▶ _Set problem_
Using the data below, gather each line that includes the word "code".

=-=-=-=-=

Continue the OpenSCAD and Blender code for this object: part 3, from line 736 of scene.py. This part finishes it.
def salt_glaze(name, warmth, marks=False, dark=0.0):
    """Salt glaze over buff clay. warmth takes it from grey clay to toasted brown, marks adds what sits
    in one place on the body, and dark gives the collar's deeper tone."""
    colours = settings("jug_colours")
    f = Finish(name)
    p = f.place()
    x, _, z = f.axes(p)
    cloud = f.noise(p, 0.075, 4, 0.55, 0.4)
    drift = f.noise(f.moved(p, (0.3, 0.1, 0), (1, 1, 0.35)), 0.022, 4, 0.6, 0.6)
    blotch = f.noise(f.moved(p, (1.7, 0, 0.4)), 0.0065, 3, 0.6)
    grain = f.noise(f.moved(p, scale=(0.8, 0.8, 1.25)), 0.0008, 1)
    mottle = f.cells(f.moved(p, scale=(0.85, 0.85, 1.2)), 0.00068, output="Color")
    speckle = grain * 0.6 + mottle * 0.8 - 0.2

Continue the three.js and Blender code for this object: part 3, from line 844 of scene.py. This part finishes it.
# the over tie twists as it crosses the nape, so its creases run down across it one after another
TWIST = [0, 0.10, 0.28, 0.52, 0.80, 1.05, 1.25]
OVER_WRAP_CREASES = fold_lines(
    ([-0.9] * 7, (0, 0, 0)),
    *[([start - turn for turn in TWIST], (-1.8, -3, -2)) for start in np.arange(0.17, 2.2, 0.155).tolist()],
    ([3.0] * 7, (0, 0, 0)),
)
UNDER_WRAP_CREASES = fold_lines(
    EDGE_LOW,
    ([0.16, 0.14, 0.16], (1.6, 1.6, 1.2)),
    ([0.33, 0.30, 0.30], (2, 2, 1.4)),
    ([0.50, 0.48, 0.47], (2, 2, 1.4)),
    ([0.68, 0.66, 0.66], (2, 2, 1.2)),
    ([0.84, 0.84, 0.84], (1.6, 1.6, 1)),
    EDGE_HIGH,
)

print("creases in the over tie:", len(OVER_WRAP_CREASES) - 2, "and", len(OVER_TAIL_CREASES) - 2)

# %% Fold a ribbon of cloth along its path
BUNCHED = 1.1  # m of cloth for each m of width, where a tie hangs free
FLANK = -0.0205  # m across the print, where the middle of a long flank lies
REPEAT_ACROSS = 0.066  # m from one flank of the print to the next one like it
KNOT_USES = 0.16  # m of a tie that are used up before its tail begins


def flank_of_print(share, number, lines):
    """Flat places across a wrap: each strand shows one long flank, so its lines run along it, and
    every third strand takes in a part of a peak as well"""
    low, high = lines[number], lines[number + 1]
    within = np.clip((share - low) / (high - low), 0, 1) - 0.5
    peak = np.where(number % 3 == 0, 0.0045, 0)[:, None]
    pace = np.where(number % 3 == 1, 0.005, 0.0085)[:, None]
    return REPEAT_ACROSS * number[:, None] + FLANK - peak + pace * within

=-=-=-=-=

▶ _Exercise response_
Continue the OpenSCAD and Blender code for this object: part 3, from line 736 of scene.py. This part finishes it.
Continue the three.js and Blender code for this object: part 3, from line 844 of scene.py. This part finishes it.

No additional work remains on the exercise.